1. Which research projects are you working on at the moment?
We are developing new methods for synthesizing complex metal oxide and chalcogenide nanocrystals. Once we’ve developed a route and collected materials, we are currently putting a lot of effort into controlling the surface chemistry of the resulting nanocrystals. Since small nanocrystals are predominantly surface, this is extremely important and necessary if one wants to extract any utility from these materials into a functional device. Along those lines, we are focusing on devices for energy conversion and storage. We are using our metal chalcogenide nanocrystals for low-cost solar cells and our metal oxide nanocrystals for dielectric capacitors. As a synthetic chemist, I get great satisfaction when a material my group has made and labored over ends up in a device that actually works well!
2. What motivated you to focus on the synthesis and properties of nanocrystals?
Organic chemists possess an incredibly powerful toolbox of reaction chemistry that allows them to rationally design molecules with desired functionality. Unfortunately, the toolbox for rationally designing functional inorganic nanocrystals is severely lacking. Moreover, many synthetic preps for inorganic nanocrystals are plagued by impurities, work-up issues, low yields, and irreproducibility. The concept of “materials by design” will never get off the ground with the existing limited design space. We got into this area thinking we could add some synthetic perspective to the problem.
3. What are the hot topics in materials chemistry at the moment?
We shouldn’t compound the difficulty of solving our energy problems by using materials that are untenable in the long term. I think some of the most interesting materials currently being explored are those that are made up of earth abundant elements and are also as environmentally benign as possible. The real trick is then making that sustainable material as good as the toxic ones comprised of rare elements!
4. What current problem would you like to see science provide a solution to?
Water is quickly becoming the next global crisis. Therefore, I think the materials chemistry community needs to spend much more intellectual capital on ways to inexpensively provide clean water to those in developing countries.
5. What do you find to be the most rewarding aspect of your career?
Seeing my students make an impact on a problem that they have independently identified and pursued.
6. What’s the secret to being a successful scientist?
I won’t presume to personally know what it takes to be a successful scientist, but I have observed that those that are most successful are able to identify the right problems at the right times, and then devote every fiber of their being to solving them. Students should know that a great deal of luck also factors into the equation as well.

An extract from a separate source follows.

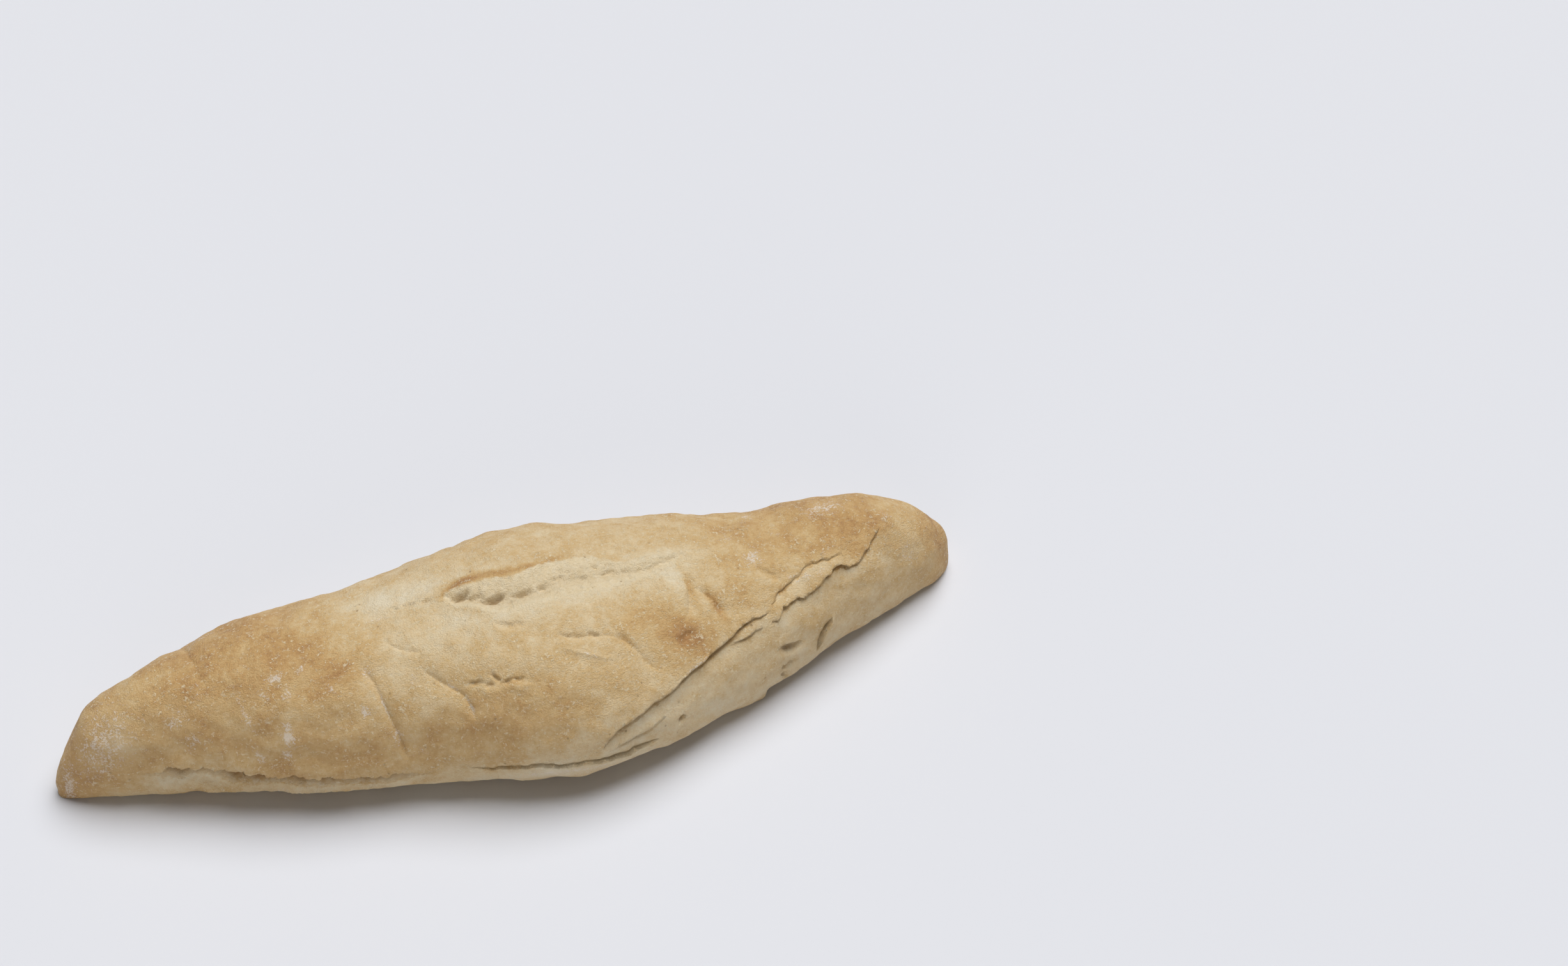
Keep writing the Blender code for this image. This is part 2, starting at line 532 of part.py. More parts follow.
def relief(flat, plain, cracks):
    """Height over the plain form and sideways shift on the flat skin, for each flat point."""
    stray = wander(flat)
    height = unevenness(plain)
    for swell in SWELLS:
        height += swell_height(swell, flat)
    for crease in CREASES:
        height += crease_depth(crease, flat)
    for dent in DENTS:
        height += dent_depth(dent, flat + stray)
    lifted, cut, shift = np.zeros(len(flat)), np.zeros(len(flat)), np.zeros((len(flat), 2))
    for crack in cracks:
        up, down, slide = crack.relief(flat, stray)
        lifted = np.maximum(lifted, up)
        moved = np.flatnonzero((slide != 0) & (down < cut))
        cut = np.minimum(cut, down)
        if len(moved):
            straight = (flat + crack.ragged * stray)[moved]
            gaps = [np.hypot(*(straight - place).T) for place in crack.line]
            shift[moved] = upper_side(crack.line)[np.argmin(gaps, axis=0)] * slide[moved, None]
    fade = smooth(plain[:, 2] / RELIEF_FADE)
    return (height + lifted + cut) * fade + skirt_reach(plain), shift * fade[:, None]


# ================================================================ points on the flat skin
def cell_size(flat, cracks, creases):
    """Wanted distance between neighbouring points, for each flat point."""
    u, v = flat[:, 0], flat[:, 1]
    past_rim = np.abs(v) - half_girth(u) * np.interp(u, COLUMN_U, SOLE_SHARE)
    size = np.clip(CRUST_CELL + 0.5 * past_rim, CRUST_CELL, SOLE_CELL)
    size = np.minimum(size, TIP_CELL + 0.12 * np.minimum(u, LENGTH - u))
    for line in creases:
        distance = np.abs(beside(line, flat)[0])
        size = np.minimum(size, CREASE_CELL + CELL_GROWTH * np.maximum(distance - CREASE_MARGIN, 0))
    stray = wander(flat)
    for crack in cracks:
        distance, along = beside(crack.line, flat + crack.ragged * stray)
        up, down, *_ = crack.at(along)
        outside = np.maximum(np.where(distance > 0, distance - up, -distance - down), 0)
        size = np.minimum(size, CRACK_CELL + CELL_GROWTH * outside)
    return size


def rim_points(cracks, creases):
    """The near half of the flat skin's edge, from tip to tip; the far half mirrors it."""
    left = [(0.0, -v) for v in np.linspace(0, half_girth(0.0), 4)]
    right = [(LENGTH, -v) for v in np.linspace(half_girth(LENGTH), 0, 4)]
    seam = []
    u = 0.0
    while True:
        here = np.array([(u, -half_girth(u))])
        u += 0.9 * cell_size(here, cracks, creases)[0]
        if u > LENGTH - TIP_CELL:
            break
        seam.append((u, -half_girth(u)))
    return np.array(left + seam + right)


def sole_rims(step):
    """The two lines where the loaf's wall leaves the floor."""
    u = np.linspace(0, LENGTH, int(LENGTH / step) + 1)[1:-1]
    v = half_girth(u) * np.interp(u, COLUMN_U, SOLE_SHARE)
    line = np.stack([u, v], -1)[inside_rim(np.stack([u, v], -1), MERGE * 2)]
    return [line, line * (1, -1)]


def grid_points(spacing, coarsest):
    """Points of a triangular grid over the flat skin, leaving out those of the grid twice as wide."""
    rows = int(HALF_GIRTH.max() / (spacing * 0.8660)) + 1
    columns = int(LENGTH / spacing) + 2
    row, column = np.meshgrid(np.arange(-rows, rows + 1), np.arange(columns), indexing="ij")
    u = (column + 0.5 * (row % 2)) * spacing
    v = row * spacing * 0.8660254
    new = np.ones(row.shape, bool) if coarsest else ~((row % 2 == 0) & (column % 2 == (row // 2) % 2))
    return np.stack([u[new], v[new]], -1)


def inside_rim(flat, margin):
    u, v = flat[:, 0], flat[:, 1]
    reach = np.minimum(half_girth(u - margin), half_girth(u + margin)) - margin
    return (np.abs(v) < reach) & (u > margin) & (u < LENGTH - margin)


def inner_points(rim, lines, cracks, creases):
    """Points inside the flat skin, closer together where the cells are smaller."""
    draw = np.random.default_rng(3)
    kept = []
    spacing = SOLE_CELL
    while spacing > 0.8 * CRACK_CELL:
        points = grid_points(spacing, spacing == SOLE_CELL)
        points = points[inside_rim(points, 0.3 * spacing)]
        size = cell_size(points, cracks, creases)
        wanted = (spacing == SOLE_CELL) | (size < 0.72 * 2 * spacing)
        points, size = points[wanted], size[wanted]
        kept.append(points + (draw.random(points.shape) - 0.5) * 0.3 * spacing)
        spacing /= 2
    points = np.concatenate(kept)
    size = np.minimum(cell_size(points, cracks, creases), SOLE_CELL)
    fixed = np.concatenate([rim, rim * (1, -1)] + lines)
    nearest = KDTree(len(fixed))
    for index, place in enumerate(fixed):
        nearest.insert((*place, 0.0), index)
    nearest.balance()
    clear = np.array([nearest.find((*point, 0.0))[2] for point in points])
    return points[clear > 0.55 * size]


def triangles(rim, lines, inner):
    """Join everything into triangles, and glue the two halves of the rim together."""
    far_rim = rim[1:-1][::-1] * (1, -1)
    border = np.concatenate([rim, far_rim])
    points, edges = [border], []
    count = len(border)
    for line in lines:
        edges += [(count + i, count + i + 1) for i in range(len(line) - 1)]
        points.append(line)
        count += len(line)
    points.append(inner)
    corners = [Vector(p) for p in np.concatenate(points)]
    out, _, faces, origins, _, _ = delaunay_2d_cdt(corners, edges, [list(range(len(border)))], 1, MERGE)
    glued = np.arange(len(out))
    place = {source: index for index, sources in enumerate(origins) for source in sources}
    for k in range(len(far_rim)):
        glued[place[len(rim) + k]] = place[len(rim) - 2 - k]
    faces = [tuple(glued[list(face)]) for face in faces]
    seen = Counter(frozenset(face) for face in faces)
    return np.array([tuple(p) for p in out]), [face for face in faces if seen[frozenset(face)] == 1]


# ================================================================ the loaf
def normals(points, faces):
    """Outward unit normals at the points of a closed mesh."""
    faces = np.array(faces)
    a, b, c = (points[faces[:, k]] for k in range(3))
    across = np.cross(b - a, c - a)
    total = np.zeros_like(points)
    for k in range(3):
        np.add.at(total, faces[:, k], across)
    return total / np.maximum(np.linalg.norm(total, axis=1)[:, None], 1e-9)


def loaf_points():
    """The loaf's points in millimetres, and its triangles."""
    cracks = [Crack(**crack) for crack in CRACKS]
    creases = [route(places, ROUTE_STEP)[0] for _, _, places in CREASES]
    rim = rim_points(cracks, creases)
    lines = [line for crack in cracks for line in crack.lines(CRACK_CELL)] + sole_rims(CRUST_CELL)
    inner = inner_points(rim, lines, cracks, creases)
    flat, faces = triangles(rim, lines, inner)
    plain = wrap(flat)
    height, shift = relief(flat, plain, cracks)
    points = wrap(flat + shift) + normals(plain, faces) * height[:, None]
    points[plain[:, 2] <= 0, 2] = 0.0
    points[:, 2] = np.maximum(points[:, 2], 0.0)
    return points, faces


def floor_middle(points):
    """The point of the floor under the middle of the loaf's box."""
    middle = (points.min(0) + points.max(0)) / 2
    return np.array([middle[0], middle[1], 0.0])


def crust_material():
    material = bpy.data.materials.new("baked_crust")
    material.use_nodes = True
    shader = material.node_tree.nodes["Principled BSDF"]
    shader.inputs["Base Color"].default_value = CRUST_COLOUR
    shader.inputs["Roughness"].default_value = CRUST_ROUGHNESS
    shader.inputs["Metallic"].default_value = 0.0
    material.diffuse_color = CRUST_COLOUR
    return material


def build_loaf():
    points, faces = loaf_points()
    points -= floor_middle(points)
    bm = bmesh.new()
    corners = [bm.verts.new(p * MM) for p in points]
    for face in faces:
        bm.faces.new([corners[i] for i in face])
    loose = [corner for corner in bm.verts if not corner.link_faces]
    bmesh.ops.delete(bm, geom=loose, context="VERTS")
    bmesh.ops.recalc_face_normals(bm, faces=bm.faces)
    mesh = bpy.data.meshes.new(NODE)
    bm.to_mesh(mesh)
    bm.free()
    mesh.shade_smooth()
    mesh.materials.append(crust_material())
    loaf = bpy.data.objects.new(NODE, mesh)
    bpy.context.scene.collection.objects.link(loaf)
    return loaf


def main():
    for old in list(bpy.data.objects):
        bpy.data.objects.remove(old, do_unlink=True)
    build_loaf()


main()
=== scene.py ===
"""The looks of the sandwich baguette: its fine crust, colours, floor, light and camera.

The loaf is made as one fine skin over the same plain form, cracks, creases and dents as the
solid that it replaces. The skin is laid flat, in millimetres: u runs along the loaf from its left
tip, and v round it from the crown, negative towards the near side. The flat skin is filled with
points, closer together beside the cracks, joined into triangles, and wrapped round the plain
form. Places on the loaf are (x, angle): millimetres along it, and degrees round it from the crown.
"""

from collections import Counter

import bmesh
import bpy
import numpy as np
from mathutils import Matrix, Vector, noise
from mathutils.geometry import delaunay_2d_cdt
from mathutils.kdtree import KDTree


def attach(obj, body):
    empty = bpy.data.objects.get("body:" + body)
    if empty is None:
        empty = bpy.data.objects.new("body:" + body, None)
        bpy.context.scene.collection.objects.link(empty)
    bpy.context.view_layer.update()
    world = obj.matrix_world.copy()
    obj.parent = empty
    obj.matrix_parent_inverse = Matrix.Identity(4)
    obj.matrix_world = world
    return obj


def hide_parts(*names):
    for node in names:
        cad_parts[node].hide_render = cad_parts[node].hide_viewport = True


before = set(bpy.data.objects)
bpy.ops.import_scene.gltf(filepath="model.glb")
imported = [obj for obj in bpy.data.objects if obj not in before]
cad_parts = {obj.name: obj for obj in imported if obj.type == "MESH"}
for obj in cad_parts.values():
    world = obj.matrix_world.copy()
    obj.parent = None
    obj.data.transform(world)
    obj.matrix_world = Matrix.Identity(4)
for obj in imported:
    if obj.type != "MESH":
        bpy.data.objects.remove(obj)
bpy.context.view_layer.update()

NODE = "baguette_loaf"
MM = 0.001

# -------------------- plain form, millimetres
LEFT_TIP = -137.6
RIGHT_TIP = 141.4
LEFT_ROUNDING = 15.0    # length over which each tip rounds off
RIGHT_ROUNDING = 10.0

# Stations along the loaf: x, reach to the near side, reach to the far side, height.
STATIONS = np.array([
    (-137.6, 4.4, 5.2, 14.2),
    (-128, 6.9, 11.8, 28.2),
    (-115, 11.4, 17.0, 35.4),
    (-103, 15.1, 20.4, 39.6),
    (-93, 18.5, 22.8, 41.4),
    (-80, 23.1, 26.2, 44.0),
    (-60, 29.7, 28.6, 45.3),
    (-40, 34.4, 30.6, 45.6),
    (-20, 39.6, 33.2, 47.8),
    (0, 45.3, 36.2, 50.0),
    (15, 47.0, 36.8, 49.2),
    (35, 43.8, 34.6, 45.8),
    (60, 35.9, 30.2, 42.6),
    (72, 32.4, 26.2, 40.6),
    (85, 26.0, 23.8, 38.8),
    (100, 19.3, 23.2, 38.4),
    (115, 12.8, 21.9, 35.2),
    (130, 6.2, 17.0, 28.0),
    (141.4, -0.1, 11.6, 18.2),
])
CROWN_POWER = 2.15      # roundness of the section above its widest level
BELLY_POWER = 2.5       # squareness of the section below it
BELLY_SHARE = 0.32      # widest level, as a share of the height
TIP_HEIGHT_SHARE = 0.42  # height left at the very tip, as a share of the height
TIP_POWER = 2.5         # roundness of the tips, seen from above
SOLE_PRESS = 1.8        # how much of the rounded underside the oven floor presses flat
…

7. Which scientist past or present do you most admire?
I would have liked to meet Jeremy Burdett (1947-1997). Much of my understanding of structure and bonding is a result of his excellent books on the subject.
8. If you weren’t a scientist, what would you be?
Less anxious and more well rested.
If you’d like to learn more about research in the Brutchey lab you can read some of their latest articles below or follow them on Twitter.
- Nanocrystal Ligand Exchange with 1,2,3,4-thiatriazole-5-thiolate and its Facile In-situ Conversion to Thiocyanate: D. H. Webber and R. L. Brutchey, Dalton Transactions, 2012, 41, 7835-7838.
- Local Structural Distortion of BaZrxTi1-xO3 Nanocrystals Synthesized at Room Temperature: F. A. Rabuffetti and R. L. Brutchey, Chemical Communications, 2012, 48, 1437-1439.
- Tin and Germanium Monochalcogenide IV–VI Semiconductor Nanocrystals for Use in Solar Cells: P. D. Antunez, J. J. Buckley and R. L. Brutchey, Nanoscale, 2011, 3, 2399-2411.
- Flow-Focused Synthesis of Monodisperse Gold Nanoparticles Using Ionic Liquids on a Microfluidic Platform: L. L. Lazarus, A. S.-J. Yang, S. Chu, R. L. Brutchey and N. Malmstadt, Lab on a Chip, 2010, 10, 3377-3379.
- Low-Temperature Synthesis of Solid-Solution BaxSr1-xTiO3 Nanocrystals: C. W. Beier, M. A. Cuevas and R. L. Brutchey, Journal of Materials Chemistry, 2010, 20, 5074-5079.
- Photolytic Preparation of Tellurium Nanorods: D. H. Webber and R. L. Brutchey, Chemical Communications, 2009, 5701-5703.
Richard Brutchey is an Assistant Professor of Chemistry at the University of Southern California. He received his B.S. in Chemistry from the University of California, Irvine (2000) and his Ph.D. in Chemistry from the University of California, Berkeley (2005) under the guidance of Prof. T. Don Tilley. After a post-doctoral fellowship with Prof. Daniel E. Morse at the University of California, Santa Barbara, he began his independent career in 2007. The Brutchey group focuses on the design of rational synthetic routes to inorganic nanocrystals for use in solar energy conversion and energy storage applications. Prof. Brutchey was named a Cottrell Scholar by the Research Corporation for Science Advancement in 2010.